問題3-50〜52

「3.5 ストリーム」の節に入り、「遅延評価」という概念が登場してきました。「遅延評価」という言葉そのものは、様々なブログで紹介されていて興味を持っていましたが、それが一体何なのかということは全く知りませんでした。まだ冒頭の数ページしか読んでいませんが、なるほど、非常に興味深い概念だということを感じています。
問題に進む前に、delayやforce、cons-streamなどを自前で定義しなければなりませんので、ここを参考にしました。以下のような定義を使って、問題を解いていきたいと思っています。

(define-macro (delay x) `(lambda () ,x))
(define (force x) (x))

(define-macro (cons-stream a b) `(cons ,a (delay ,b)))
(define (stream-car stream) (car stream))
(define (stream-cdr stream) (force (cdr stream)))

(define the-empty-stream '())
(define stream-null? null?)

;; memo-procを使う場合は、delayを以下のように置き換える

(define-macro (delay x) `(memo-proc (lambda () ,x)))

(define (memo-proc proc)
  (let ((already-run? #f) (result #f))
    (lambda ()
      (if (not already-run?)
          (begin (set! result (proc))
                 (set! already-run? #t)
                 result)
          result))))

問題3-50。一般化したstream-mapの実装です。

(define (stream-map proc . argstreams)
  (if (stream-null? (car argstreams))
      the-empty-stream
      (cons-stream
       (apply proc (map stream-car argstreams))
       (apply stream-map
              (cons proc (map stream-cdr argstreams))))))

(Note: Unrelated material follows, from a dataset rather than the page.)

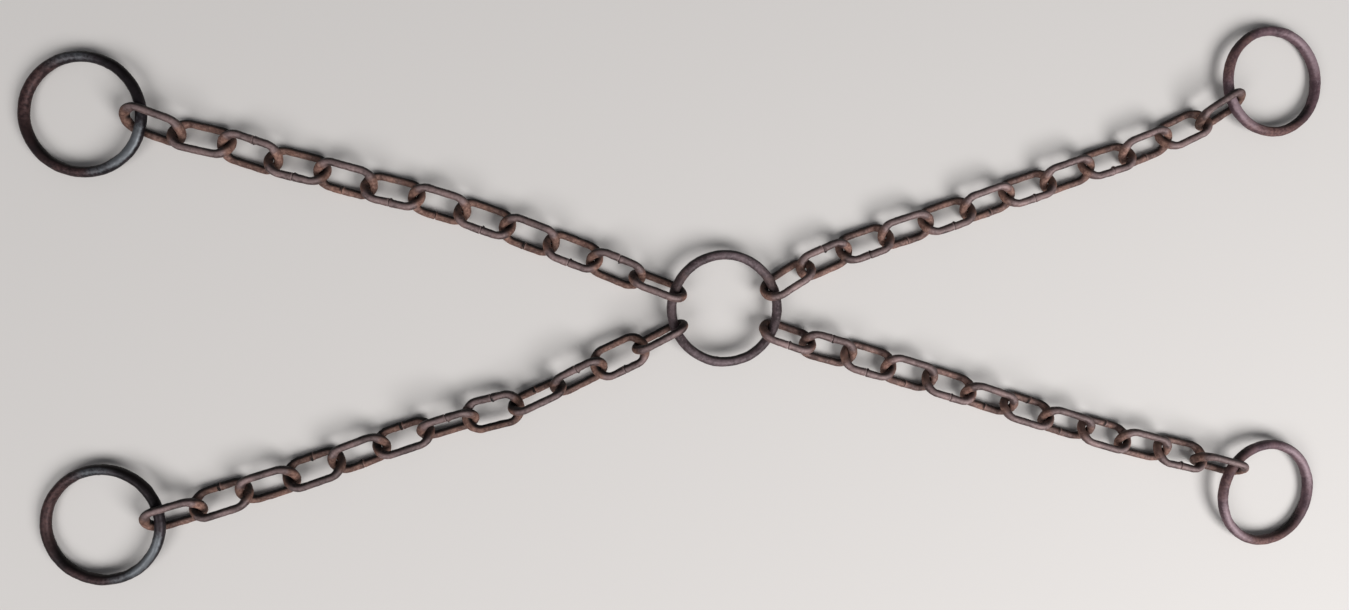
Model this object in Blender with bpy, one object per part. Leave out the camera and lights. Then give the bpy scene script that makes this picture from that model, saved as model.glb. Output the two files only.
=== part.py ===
"""Four-leg iron chain laid out flat in an X.

A centre ring holds four legs. Each leg is twelve oval links of round bar with a ring at its far end.
Every piece is one bar, bent round and closed on itself, so it is one closed sweep of the bar's section.

Metres, +Z up. +X runs along the long way of the X, and the chain lies on the plane z = 0.
The origin is under the middle of the whole layout's box.
"""

import math
from dataclasses import dataclass

import bpy
import numpy as np
from mathutils import Matrix

# Driving dimensions of the bar stock and of the pieces bent from it
LINK_WIRE = 0.0060
LINK_INNER_LENGTH = 0.0372
LINK_OUTER_WIDTH = 0.0284
RING_OUTER_DIAMETER = 0.0930
CENTRE_RING_WIRE = 0.0077
END_RING_WIRE = 0.0081

# Pieces that touch keep this gap
TOUCH_GAP = 0.00030

# Heights of the bars that their neighbours hold clear of the floor: a carried link, and the centre ring.
# The centre ring tilts, because the steeper links on its -X side hold that side a little higher.
CARRIED_LINK_HEIGHT = 0.0120
CENTRE_RING_HEIGHT = 0.0124
CENTRE_RING_TILT = math.radians(1.0)

# Facets: sides of the round section, and steps along each bow of a link and around each ring
SECTION_SIDES = 8
BOW_STEPS = 6
RING_STEPS = 36

# The contact search starts this far past the usual reach, backs off until the bars clear and halves the step
SEARCH_START = 0.0040
SEARCH_STEP = 0.0005
SEARCH_HALVINGS = 12

# Two straight steps count as parallel when the square of the area between them is below this
PARALLEL_SPREAD = 1e-18

# Sizes that follow from the driving dimensions
LINK_BOW_RADIUS = (LINK_OUTER_WIDTH - LINK_WIRE) / 2
LINK_HALF_LENGTH = (LINK_INNER_LENGTH + LINK_WIRE) / 2
LINK_STRAIGHT_HALF = LINK_HALF_LENGTH - LINK_BOW_RADIUS
FACET_SHARE = math.cos(math.pi / SECTION_SIDES)


@dataclass(frozen=True)
class Leg:
    """One leg of the chain, with each link's lie listed from the centre ring outwards.

    A heading is the angle of a link's long axis to +X, in degrees, and a roll is how far the link leans
    about that axis. A link with a positive roll lies on its bar nearer to -Y and lifts the other one.
    The hook bearing runs from the centre ring's middle to the first link's, and the ring bearing from the
    last link's middle to the end ring's.
    """

    name: str
    hook_bearing: float
    ring_bearing: float
    headings: tuple
    rolls: tuple
    carried: tuple = ()

    @property
    def side(self):
        """+1 where the leg runs out to +X, and -1 where it runs out to -X."""
        return math.copysign(1.0, math.cos(math.radians(self.hook_bearing)))


LEGS = (
    Leg(
        name="upper_left",
        hook_bearing=161,
        ring_bearing=172,
        headings=(-21, -23, -21, -21, -19, -17, -14, -16, -14, -18, -13, -20),
        rolls=(-65, 38, -34, 34, -35, 34, -35, 34, -35, 30, -35, 43),
    ),
    Leg(
        name="lower_left",
        hook_bearing=203,
        ring_bearing=188,
        headings=(27, 25, 26, 24, 13, 16, 18, 20, 18, 17, 17, 16),
        rolls=(-80, -12, 49, -67, 0, 55, -40, 32, -32, 33, -37, 46),
        carried=(2, 5),
    ),
    Leg(
        name="upper_right",
        hook_bearing=24,
        ring_bearing=27,
        headings=(32, 23, 19, 18, 18, 19, 18, 19, 18, 22, 25, 32),
        rolls=(-55, 33, -32, 32, -35, 34, -35, 34, -35, 32, -35, 51),
    ),
    Leg(
        name="lower_right",
        hook_bearing=-24,
        ring_bearing=-30,
        headings=(-19, -16, -17, -17, -18, -19, -17, -18, -16, -15, -13, -16),
        rolls=(-55, 35, -30, 30, -35, 45, -35, 40, -35, 35, -30, 65),
    ),
)


def remove_everything():
    """Empties the scene of the objects a new file starts with."""
    for scene_object in list(bpy.data.objects):
        bpy.data.objects.remove(scene_object, do_unlink=True)


def iron(name, colour, roughness, metallic):
    """A bare iron surface: a Principled BSDF with its colour, roughness and metallic value."""
    material = bpy.data.materials.new(name)
    material.use_nodes = True
    shader = material.node_tree.nodes["Principled BSDF"]
    shader.inputs["Base Color"].default_value = (*colour, 1.0)
    shader.inputs["Roughness"].default_value = roughness
    shader.inputs["Metallic"].default_value = metallic
    return material


def link_outline():
    """Centre line of a link's bar in its own plane: points, and the outward direction at each."""
    angles = np.linspace(-math.pi / 2, math.pi / 2, BOW_STEPS + 1)
    outward = np.stack([np.cos(angles), np.sin(angles)], axis=1)
    right_bow = LINK_BOW_RADIUS * outward + (LINK_STRAIGHT_HALF, 0.0)
    return np.concatenate([right_bow, -right_bow]), np.concatenate([outward, -outward])


def ring_outline(radius):
    """Centre line of a ring's bar in its own plane, with a straight step across the axis at each end."""
    step = 2 * math.pi / RING_STEPS
    angles = (np.arange(RING_STEPS) + 0.5) * step
    outward = np.stack([np.cos(angles), np.sin(angles)], axis=1)
    return radius * outward, outward


def swept_bar(name, outline, wire, facet_turn):
    """A closed bar: the section's polygon at every point of the outline, joined by rings of quads.

    facet_turn turns the section about the bar, so that one flat side of it faces the floor.
    """
    points, outward = outline
    angles = (np.arange(SECTION_SIDES) + 0.5) * 2 * math.pi / SECTION_SIDES + facet_turn
    reach = wire / 2 * np.cos(angles)
    rise = wire / 2 * np.sin(angles)
    count = len(points)
    vertices = [
        (*(points[i] + outward[i] * reach[k]), rise[k]) for i in range(count) for k in range(SECTION_SIDES)
    ]
    faces = []
    for i in range(count):
        here = i * SECTION_SIDES
        ahead = (i + 1) % count * SECTION_SIDES
        for k in range(SECTION_SIDES):
            turn = (k + 1) % SECTION_SIDES
            faces.append((here + k, ahead + k, ahead + turn, here + turn))
    mesh = bpy.data.meshes.new(name)
    mesh.from_pydata(vertices, [], faces)
    mesh.shade_smooth()
    return mesh


def placement(middle, heading, roll, height):
    """Matrix that lays a link: rolled about its long axis, then turned to its heading."""
    turn = Matrix.Rotation(math.radians(heading), 4, "Z") @ Matrix.Rotation(math.radians(roll), 4, "X")
    return Matrix.Translation((middle[0], middle[1], height)) @ turn


def ring_placement(middle, bearing, tilt, height):
    """Matrix that lays a ring with its side towards the bearing lowered by the tilt, in radians."""
    turn = Matrix.Rotation(bearing, 4, "Z") @ Matrix.Rotation(tilt, 4, "Y")
    return Matrix.Translation((middle[0], middle[1], height)) @ turn


def placed(outline, matrix):
    """The outline's points carried to where the matrix puts them."""
    points = outline[0]
    flat = np.column_stack([points, np.zeros(len(points)), np.ones(len(points))])
    return (flat @ np.array(matrix).T)[:, :3]


def clearance(path, other):
    """Smallest distance between two closed paths made of straight steps."""
    step = (np.roll(path, -1, axis=0) - path)[:, None]
    other_step = (np.roll(other, -1, axis=0) - other)[None]
    between = path[:, None] - other[None]
    own = (step * step).sum(-1)
    theirs = (other_step * other_step).sum(-1)
    shared = (step * other_step).sum(-1)
    along_own = (step * between).sum(-1)
    along_other = (other_step * between).sum(-1)
    spread = own * theirs - shared * shared
    parallel = spread < PARALLEL_SPREAD
    first = (shared * along_other - along_own * theirs) / np.where(parallel, 1.0, spread)
    first = np.where(parallel, 0.0, first)
    second = np.clip((shared * np.clip(first, 0, 1) + along_other) / theirs, 0, 1)
    first = np.clip((shared * second - along_own) / own, 0, 1)
    apart = between + step * first[..., None] - other_step * second[..., None]
    return math.sqrt((apart * apart).sum(-1).min())


def pulled_taut(path_at, anchor, reach, need):
    """How far out a hooked path can slide before its bar touches the bar that it hooks on."""
    slack = reach + SEARCH_START
    while clearance(path_at(slack), anchor) < need:
        slack -= SEARCH_STEP
    blocked = slack + SEARCH_STEP
    for _ in range(SEARCH_HALVINGS):
        halfway = (slack + blocked) / 2
        if clearance(path_at(halfway), anchor) >= need:
            slack = halfway
        else:
            blocked = halfway
    return slack


def direction(degrees):
    """Unit vector on the floor at an angle to +X."""
    return np.array([math.cos(math.radians(degrees)), math.sin(math.radians(degrees))])


@dataclass
class Piece:
    """A bar's mesh, where it lies and what it is made of."""

    mesh: bpy.types.Mesh
    matrix: Matrix
    material: bpy.types.Material

    def corners(self):
        """The mesh's vertices where they lie."""
        local = np.array([vertex.co for vertex in self.mesh.vertices])
        matrix = np.array(self.matrix)
        return local @ matrix[:3, :3].T + matrix[:3, 3]

    def add(self, layout):
        """Puts the piece in the scene, parented to the layout."""
        self.mesh.materials.append(self.material)
        scene_object = bpy.data.objects.new(self.mesh.name, self.mesh)
        bpy.context.collection.objects.link(scene_object)
        scene_object.parent = layout
        scene_object.matrix_local = self.matrix


LINK_OUTLINE = link_outline()
LINK_REST_HEIGHT = LINK_WIRE / 2 * FACET_SHARE


def link_height(leg, number):
    """Height of a link's long axis: lying on its lower bar, or carried by its neighbours' bows."""
    if number in leg.carried:
        return CARRIED_LINK_HEIGHT
    lean = math.radians(abs(leg.rolls[number - 1]))
    return LINK_REST_HEIGHT + LINK_BOW_RADIUS * math.sin(lean)


def lay_links(leg, centre_ring_path):
    """Matrices of a leg's links, each pulled taut on the one before and the first on the centre ring."""
    matrices = []
    anchor = centre_ring_path
    start = np.zeros(2)
    away = direction(leg.hook_bearing)
    reach = RING_OUTER_DIAMETER / 2 + LINK_HALF_LENGTH - LINK_WIRE
    need = (CENTRE_RING_WIRE + LINK_WIRE) / 2 + TOUCH_GAP
    for number, (heading, roll) in enumerate(zip(leg.headings, leg.rolls), start=1):
        if matrices:
            away = leg.side * direction((heading + leg.headings[number - 2]) / 2)
            reach = LINK_INNER_LENGTH
            need = LINK_WIRE + TOUCH_GAP
        height = link_height(leg, number)

        def matrix_at(slide):
            return placement(start + away * slide, heading, roll, height)

        slide = pulled_taut(lambda s: placed(LINK_OUTLINE, matrix_at(s)), anchor, reach, need)
        matrices.append(matrix_at(slide))
        anchor = placed(LINK_OUTLINE, matrices[-1])
        start = start + away * slide
    return matrices, start


def lay_end_ring(leg, last_link_path, last_middle):
    """Matrix of an end ring: its far side lies on the floor and the last link's bow holds up the near one."""
    radius = (RING_OUTER_DIAMETER - END_RING_WIRE) / 2
    outline = ring_outline(radius)
    far_height = END_RING_WIRE / 2 * FACET_SHARE
    held_height = link_height(leg, len(leg.rolls))
    span = 2 * radius * math.cos(math.pi / RING_STEPS)
    tilt = math.asin((held_height - far_height) / span)
    away = direction(leg.ring_bearing)
    bearing = math.radians(leg.ring_bearing)
    height = (held_height + far_height) / 2

    def matrix_at(slide):
        return ring_placement(last_middle + away * slide, bearing, tilt, height)

    reach = radius + LINK_HALF_LENGTH - LINK_WIRE
    need = (LINK_WIRE + END_RING_WIRE) / 2 + TOUCH_GAP
    slide = pulled_taut(lambda s: placed(outline, matrix_at(s)), last_link_path, reach, need)
    return outline, matrix_at(slide), tilt


def middle_of(pieces):
    """Middle of the box around all the pieces."""
    corners = np.concatenate([piece.corners() for piece in pieces])
    return (corners.min(axis=0) + corners.max(axis=0)) / 2


def build():
    """Lays the centre ring, then each leg from the inside out, then centres the whole layout."""
    remove_everything()
    link_iron = iron("link_iron", (0.150, 0.098, 0.080), roughness=0.62, metallic=0.55)
    centre_iron = iron("centre_ring_iron", (0.110, 0.088, 0.085), roughness=0.55, metallic=0.60)
    left_iron = iron("left_ring_iron", (0.055, 0.048, 0.048), roughness=0.45, metallic=0.70)
    right_iron = iron("right_ring_iron", (0.120, 0.085, 0.080), roughness=0.58, metallic=0.60)

    centre_outline = ring_outline((RING_OUTER_DIAMETER - CENTRE_RING_WIRE) / 2)
    centre_matrix = ring_placement((0.0, 0.0), 0.0, CENTRE_RING_TILT, CENTRE_RING_HEIGHT)
    centre_mesh = swept_bar("centre_ring", centre_outline, CENTRE_RING_WIRE, 0.0)
    pieces = [Piece(centre_mesh, centre_matrix, centre_iron)]
    centre_path = placed(centre_outline, centre_matrix)

    for leg in LEGS:
        matrices, last_middle = lay_links(leg, centre_path)
        for number, matrix in enumerate(matrices, start=1):
            facet_turn = math.radians(abs(leg.rolls[number - 1]))
            mesh = swept_bar(f"{leg.name}_link_{number:02d}", LINK_OUTLINE, LINK_WIRE, facet_turn)
            pieces.append(Piece(mesh, matrix, link_iron))
        last_path = placed(LINK_OUTLINE, matrices[-1])
        outline, matrix, tilt = lay_end_ring(leg, last_path, last_middle)
        mesh = swept_bar(f"{leg.name}_ring", outline, END_RING_WIRE, tilt)
        pieces.append(Piece(mesh, matrix, left_iron if leg.side < 0 else right_iron))

    layout = bpy.data.objects.new("chain_layout", None)
    bpy.context.collection.objects.link(layout)
    middle = middle_of(pieces)
    layout.location = (-middle[0], -middle[1], 0.0)
    for piece in pieces:
        piece.add(layout)


build()
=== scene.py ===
"""Looks of the four-leg iron chain: its bars, their rust and scale, the floor, the light and the camera.

Every link and ring is one round bar bent into a loop and butt-welded. The loops lie where the frame's
solids lie, and each one takes the place of its solid. Metres, +Z up.
"""

import logging
import math
from dataclasses import dataclass, field
from enum import Enum

import bpy
import numpy as np
from mathutils import Matrix, Vector


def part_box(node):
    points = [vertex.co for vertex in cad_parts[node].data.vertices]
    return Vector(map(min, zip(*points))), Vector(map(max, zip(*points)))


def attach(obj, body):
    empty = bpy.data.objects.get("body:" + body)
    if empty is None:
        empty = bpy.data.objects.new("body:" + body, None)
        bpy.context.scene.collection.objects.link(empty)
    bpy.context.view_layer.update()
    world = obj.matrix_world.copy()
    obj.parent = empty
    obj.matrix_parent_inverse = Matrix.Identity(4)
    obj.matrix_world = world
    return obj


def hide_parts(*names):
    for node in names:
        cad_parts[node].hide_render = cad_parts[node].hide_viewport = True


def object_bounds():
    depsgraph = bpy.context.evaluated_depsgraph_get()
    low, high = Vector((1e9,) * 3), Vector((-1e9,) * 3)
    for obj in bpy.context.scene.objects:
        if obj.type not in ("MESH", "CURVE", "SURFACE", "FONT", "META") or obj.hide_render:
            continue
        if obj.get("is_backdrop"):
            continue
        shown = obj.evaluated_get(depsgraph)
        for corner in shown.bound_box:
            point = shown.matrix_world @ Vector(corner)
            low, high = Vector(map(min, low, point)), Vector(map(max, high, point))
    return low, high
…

問題3-51。上記stream-mapなどを使って、遅延評価がどのように動くのかを観察します。

(define (show x)
  (display-line x)
  x)

(define x (stream-map show (stream-enumerate-interval 0 10)))
;==>0

(stream-ref x 5)
;==>1
;==>2
;==>3
;==>4
;==>5
;=>5

(stream-ref x 7)
;==>1
;==>2
;==>3
;==>4
;==>5
;==>6
;==>7
;=>7

xを定義した時点で、stream-mapが評価され、showに(stream-car (stream-enumerate-interval 0 10))が渡されて、0が印字されます。そのため、(stream-ref x 5)の時点では、以下のようになっています。

(stream-ref (cons-stream 0 
                         (stream-map show (stream-enumerate-interval 1 10)))
            5)

stream-refは、第二引数が0でなければ再帰処理に入りますが、その時に、第一引数にstream-cdrを適用したもの渡します。stream-cdrが(stream-map show (stream-enumerate-interval 1 10))に適用されると、これにforceが適用されて、mapが一つ進み、1が印字されます。これが5回繰り返されるという流れになっているようです。ちなみに、delayのメモ版を利用すると、(stream-ref x 7)の印字は、6と7のみとなります。1〜5は既に実行されている遅延オブジェクトであるため、show手続き内にあるdisplay-lineは実行されず、結果のxが返るのみとなります。
問題3-52。この問題には、かなり手こずってしまいましたが、何度もトレースして、紙に実行過程を記しているうちに、何とか理解することができました。自分が見落としていたポイントは、accum手続きがsumを返すという点で、stream-enumerate-intervalの先頭要素がfilterに引っかからなければ、accumが実行され、sumが返され、次にfilterにかけられるのが、このsumであるということに気づきました。sumがfilterに引っかかるまで、なんどもaccumが実行され、思っていたよりも大きな値が返ってきていたようです。delayのメモ版は試していませんが、一度実行したaccumはsumがset!されないため、メモ版を使わない時と異なる値が返ってくるのではと推測することができます。
この問題を解きながら、遅延評価は難しいなと感じてしまいましたが、注釈59に良いことが書いてあったので、それを引用しておきます。

遅延評価を印字と---もっと悪ければ代入と、混ぜ合わせると混乱する。計算機言語の科目の教師は、この節にあるような試験問題で伝統的に学生を苦しめてきた。こういう曖昧さに依存するプログラムを書くのがよくないプログラムスタイルであることはいうまでもない。ストリーム処理の能力の一部は、プログラムの中で事象が実際に起きる順を無視させることである。不幸にもこれは、時と変化に関心を持たせるべき代入のあるところでは、やってはいけないことである。

だから、

(stream-car
 (stream-cdr
  (stream-filter prime?
                 (stream-enumerate-interval 10000 1000000))))

のような式に感動することは良いことだが、使うべき場合を考えなければならないということなのでしょう。このような視点も持ちながら、今後の内容に取り組んでいきたいと思っています。